_OBJECTIVE_
All of the material below is to be repeated exactly.

------------

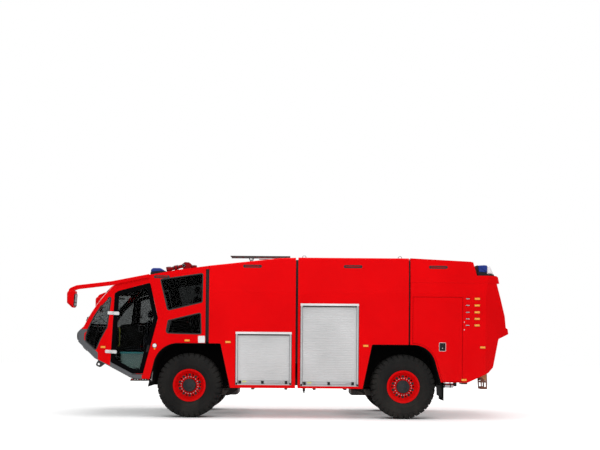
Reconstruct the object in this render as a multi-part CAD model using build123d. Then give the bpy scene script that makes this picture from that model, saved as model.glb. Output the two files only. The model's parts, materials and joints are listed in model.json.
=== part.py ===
"""Airport fire truck with four driven wheels, in millimetres.

The front faces -X, the driver's side is -Y, +Z is up and Z = 0 is the ground.
X = 0 lies midway between the mirror heads and the ledge at the rear.
Stations F(d) are d behind the front axle, R(d) are d behind the rear axle.
"""
from build123d import *
import math
import os

# Wheels and axles
FRONT_AXLE_X = -2088.0
WHEELBASE = 4500.0
TRACK = 2370.0
TYRE_RADIUS = 680.0
TYRE_WIDTH = 590.0
TREAD_DEPTH = 28.0
LUGS = 34
LUG_SHARE = 0.6
LUG_SLANT = 14.0
RIM_RADIUS = 345.0
RIM_WIDTH = 480.0
KINGPIN_INSET = 170.0
KINGPIN_RADIUS = 28.0
SPINDLE_RADIUS = 60.0
AXLE_TUBE_RADIUS = 80.0
RUNNING_FIT = 0.05

# Chassis
RAIL_HALF_SPREAD = 400.0
RAIL_WIDTH = 80.0
RAIL_TOP_Z = 1130.0
RAIL_HEIGHT = 250.0
LEAF_WIDTH = 80.0
LEAF_HALF_SPAN = 640.0
LEAF_THICKNESS = 36.0
TUNNEL_HALF_WIDTH = 480.0

# Body modules
HALF_WIDTH = 1500.0
ROOF_LEAN = 60.0
SIDE_BREAK_Z = 2650.0
WELL_DEPTH = 920.0
WELL_SKIN = 9.0
BODY_TOP_Z = 3385.0
SILL_Z = 636.0
REAR_SKIRT_Z = 785.0
ARCH_TOP_Z = 1566.0
ROOF_EDGE_RADIUS = 45.0
LOCKER_DEPTH = 620.0
FRONT_BODY_START = 410.0
FRONT_BODY_END = 2226.0
MID_BODY_START = 2275.0
MID_BODY_END = 98.0
REAR_BODY_START = 131.0
DECK_DROP = 355.0
TAIL_NARROWING = 270.0
SEAL_RECESS = 32.0
SEAL_WIDTH = 60.0
LAMP_POCKET_DEPTH = 30.0

# Cab
CAB_REAR = 335.0
CAB_WALL = 50.0
CAB_UNDERSIDE_Z = 812.0
CAB_FLOOR_Z = 985.0
FRONT_CURVE_RADIUS = 4680.0
NOSE_CORNER = -2298.0
NOSE_NARROWING = 323.0
PILLAR = 75.0
ROOF_EDGE = 95.0
DOOR_GAP = 8.0
DOOR_FRAME = 85.0
GLASS_THICKNESS = 6.0
GLASS_INSET = 8.0
BUMPER_TOP_Z = 1845.0
BUMPER_DEPTH = 110.0
BUMPER_END = -1930.0
HEADLAMP_INSET = 550.0
HEADLAMP_Z = 1700.0
HEADLAMP_RADIUS = 92.0
HEADLAMP_DEPTH = 60.0
SILL_START = -1655.0
SILL_END = -990.0
SEAT_INSET = 860.0
HINGE_STANDOFF = 20.0
HINGE_PIN_RADIUS = 7.0
HINGE_HEIGHT = 70.0

# Shutters and flaps
SHUTTER_FRAME = 45.0
SHUTTER_FRAME_DEPTH = 70.0
CURTAIN_THICKNESS = 14.0
SLAT_PITCH = 36.0
SLAT_GROOVE = 4.0
CURTAIN_RECESS = 24.0
BOTTOM_RAIL_HEIGHT = 70.0
BOTTOM_RAIL_DEPTH = 34.0
FLAP_THICKNESS = 40.0
FLAP_GAP = 6.0
FLAP_TOP_Z = 2573.0
FLAP_LIP = 55.0
LATCH_DEPTH = 24.0

# Roof monitor
MONITOR_X = -230.0
MONITOR_PIVOT_Z = 3305.0
MONITOR_PIPE_RADIUS = 40.0
MONITOR_DROOP = 14.0
MONITOR_REACH = 395.0

# Roof ladder
LADDER_LIFT = 55.0
LADDER_INSET = 420.0
LADDER_SPREAD = 320.0

# Clearances
SEAM = 0.3
SLIDE_GAP = 6.0

# Sizes that follow from the others
ROOF_HALF_WIDTH = HALF_WIDTH - ROOF_LEAN
CAB_SKIN_TOP_HALF_WIDTH = HALF_WIDTH - ROOF_LEAN
REAR_AXLE_X = FRONT_AXLE_X + WHEELBASE
WHEEL_Y = TRACK / 2
KINGPIN_Y = WHEEL_Y - KINGPIN_INSET
AXLE_Z = TYRE_RADIUS
GUARD_INNER_Y = WHEEL_Y - TYRE_WIDTH / 2 - 70
BEYOND = 6000.0


def F(distance):
    """Station behind the front axle."""
    return FRONT_AXLE_X + distance


def R(distance):
    """Station behind the rear axle."""
    return REAR_AXLE_X + distance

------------

_FINAL ANSWER_
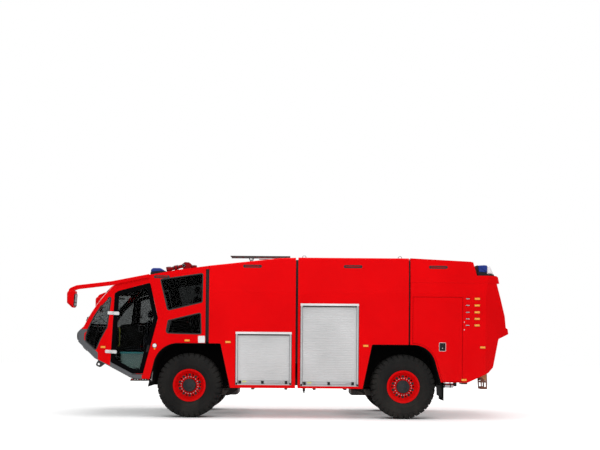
Reconstruct the object in this render as a multi-part CAD model using build123d. Then give the bpy scene script that makes this picture from that model, saved as model.glb. Output the two files only. The model's parts, materials and joints are listed in model.json.
=== part.py ===
"""Airport fire truck with four driven wheels, in millimetres.

The front faces -X, the driver's side is -Y, +Z is up and Z = 0 is the ground.
X = 0 lies midway between the mirror heads and the ledge at the rear.
Stations F(d) are d behind the front axle, R(d) are d behind the rear axle.
"""
from build123d import *
import math
import os

# Wheels and axles
FRONT_AXLE_X = -2088.0
WHEELBASE = 4500.0
TRACK = 2370.0
TYRE_RADIUS = 680.0
TYRE_WIDTH = 590.0
TREAD_DEPTH = 28.0
LUGS = 34
LUG_SHARE = 0.6
LUG_SLANT = 14.0
RIM_RADIUS = 345.0
RIM_WIDTH = 480.0
KINGPIN_INSET = 170.0
KINGPIN_RADIUS = 28.0
SPINDLE_RADIUS = 60.0
AXLE_TUBE_RADIUS = 80.0
RUNNING_FIT = 0.05

# Chassis
RAIL_HALF_SPREAD = 400.0
RAIL_WIDTH = 80.0
RAIL_TOP_Z = 1130.0
RAIL_HEIGHT = 250.0
LEAF_WIDTH = 80.0
LEAF_HALF_SPAN = 640.0
LEAF_THICKNESS = 36.0
TUNNEL_HALF_WIDTH = 480.0

# Body modules
HALF_WIDTH = 1500.0
ROOF_LEAN = 60.0
SIDE_BREAK_Z = 2650.0
WELL_DEPTH = 920.0
WELL_SKIN = 9.0
BODY_TOP_Z = 3385.0
SILL_Z = 636.0
REAR_SKIRT_Z = 785.0
ARCH_TOP_Z = 1566.0
ROOF_EDGE_RADIUS = 45.0
LOCKER_DEPTH = 620.0
FRONT_BODY_START = 410.0
FRONT_BODY_END = 2226.0
MID_BODY_START = 2275.0
MID_BODY_END = 98.0
REAR_BODY_START = 131.0
DECK_DROP = 355.0
TAIL_NARROWING = 270.0
SEAL_RECESS = 32.0
SEAL_WIDTH = 60.0
LAMP_POCKET_DEPTH = 30.0

# Cab
CAB_REAR = 335.0
CAB_WALL = 50.0
CAB_UNDERSIDE_Z = 812.0
CAB_FLOOR_Z = 985.0
FRONT_CURVE_RADIUS = 4680.0
NOSE_CORNER = -2298.0
NOSE_NARROWING = 323.0
PILLAR = 75.0
ROOF_EDGE = 95.0
DOOR_GAP = 8.0
DOOR_FRAME = 85.0
GLASS_THICKNESS = 6.0
GLASS_INSET = 8.0
BUMPER_TOP_Z = 1845.0
BUMPER_DEPTH = 110.0
BUMPER_END = -1930.0
HEADLAMP_INSET = 550.0
HEADLAMP_Z = 1700.0
HEADLAMP_RADIUS = 92.0
HEADLAMP_DEPTH = 60.0
SILL_START = -1655.0
SILL_END = -990.0
SEAT_INSET = 860.0
HINGE_STANDOFF = 20.0
HINGE_PIN_RADIUS = 7.0
HINGE_HEIGHT = 70.0

# Shutters and flaps
SHUTTER_FRAME = 45.0
SHUTTER_FRAME_DEPTH = 70.0
CURTAIN_THICKNESS = 14.0
SLAT_PITCH = 36.0
SLAT_GROOVE = 4.0
CURTAIN_RECESS = 24.0
BOTTOM_RAIL_HEIGHT = 70.0
BOTTOM_RAIL_DEPTH = 34.0
FLAP_THICKNESS = 40.0
FLAP_GAP = 6.0
FLAP_TOP_Z = 2573.0
FLAP_LIP = 55.0
LATCH_DEPTH = 24.0

# Roof monitor
MONITOR_X = -230.0
MONITOR_PIVOT_Z = 3305.0
MONITOR_PIPE_RADIUS = 40.0
MONITOR_DROOP = 14.0
MONITOR_REACH = 395.0

# Roof ladder
LADDER_LIFT = 55.0
LADDER_INSET = 420.0
LADDER_SPREAD = 320.0

# Clearances
SEAM = 0.3
SLIDE_GAP = 6.0

# Sizes that follow from the others
ROOF_HALF_WIDTH = HALF_WIDTH - ROOF_LEAN
CAB_SKIN_TOP_HALF_WIDTH = HALF_WIDTH - ROOF_LEAN
REAR_AXLE_X = FRONT_AXLE_X + WHEELBASE
WHEEL_Y = TRACK / 2
KINGPIN_Y = WHEEL_Y - KINGPIN_INSET
AXLE_Z = TYRE_RADIUS
GUARD_INNER_Y = WHEEL_Y - TYRE_WIDTH / 2 - 70
BEYOND = 6000.0


def F(distance):
    """Station behind the front axle."""
    return FRONT_AXLE_X + distance


def R(distance):
    """Station behind the rear axle."""
    return REAR_AXLE_X + distance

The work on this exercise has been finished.